Palisades Park is gone now, too.
These times are not simple, but many of the forces we reckon with now are what people have reckoned with for eons. Fire and flood, hurricane and tsunami. Let us take care of our green Earth, believing not that we can engineer our way out from under all of her forces. Let us replace our hubris with respect, and discard quick fixes in favor of long time horizon thinking.
This is, and will always be, the only Earth that we have.
I am not actually sure that the Bryans’ house was in the Highlands proper, up Palisades Drive, or rather up Paseo Miramar, another one-way-in-one-way-out neighborhood road that is very near Palisades Drive.
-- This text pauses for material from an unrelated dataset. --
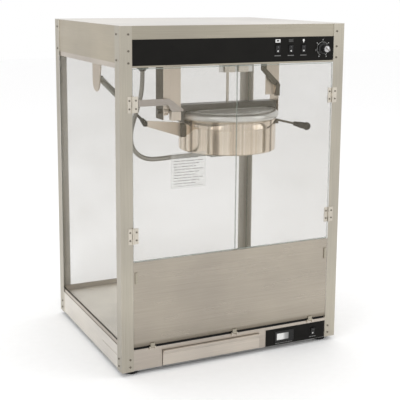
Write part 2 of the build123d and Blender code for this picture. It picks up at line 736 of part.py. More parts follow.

A couple of years ago, I drove my Alzheimer's-addled Dad from his home in Camarillo to the house where he grew up in Pacific Palisades. Although he'd told me stories about the halcyon days of his youth all my life, I'd never actually been to that neighborhood or seen that house.
As we were standing outside, the current owner of the house pulled up, giving us a quizzical look. Upon explaining that my father had lived in her house in the 1950's, she invited us inside. What a treat for my Dad, and for me as well. I could see his mind reeling with old memories as we walked from room to room, he describing the way things were back then. Obviously there had been some changes over the years, but the basic floorplan was essentially the same. We stayed long enough that I started feeling awkward, then I gently persuaded my Dad that it was time to go. We went to the park and he told more stories; one of them was about the time when he was 7 years old and met his friend Wes by throwing a rock at him (for no apparent reason - boys will be boys) from the hilltop. That friendship endures to this day.
I'm so glad we had the opportunity to do all that. That house on Galloway is now smoking ash, along with all those other beautiful homes in that neighborhood. At least Dad got to see it again before it was gone. The places where my mother and her parents lived are gone as well.
Ironically, my wife and I visited Lahaina a couple of months before Covid, and were unable to return before that town burned down in a similar fashion. And we live in Santa Rosa, which burned in 2017, with fires in 2019 and 2020 as well. The PTSD is a real thing...
"You can't go home again" Even when you try home is never the same. At my age I daren't fret about what I've lost. Better to be grateful for what I still have. The years I have lived in "hurricane alley" have seen a lot of loss and tragedy. Things can be replaced. Loved ones can't. Disasters at least make us face what are real losses and what aren't. But knowing that human greed and hubris contibuted to those losses sticks in the craw for a long time. Makes forgiveness a large ask.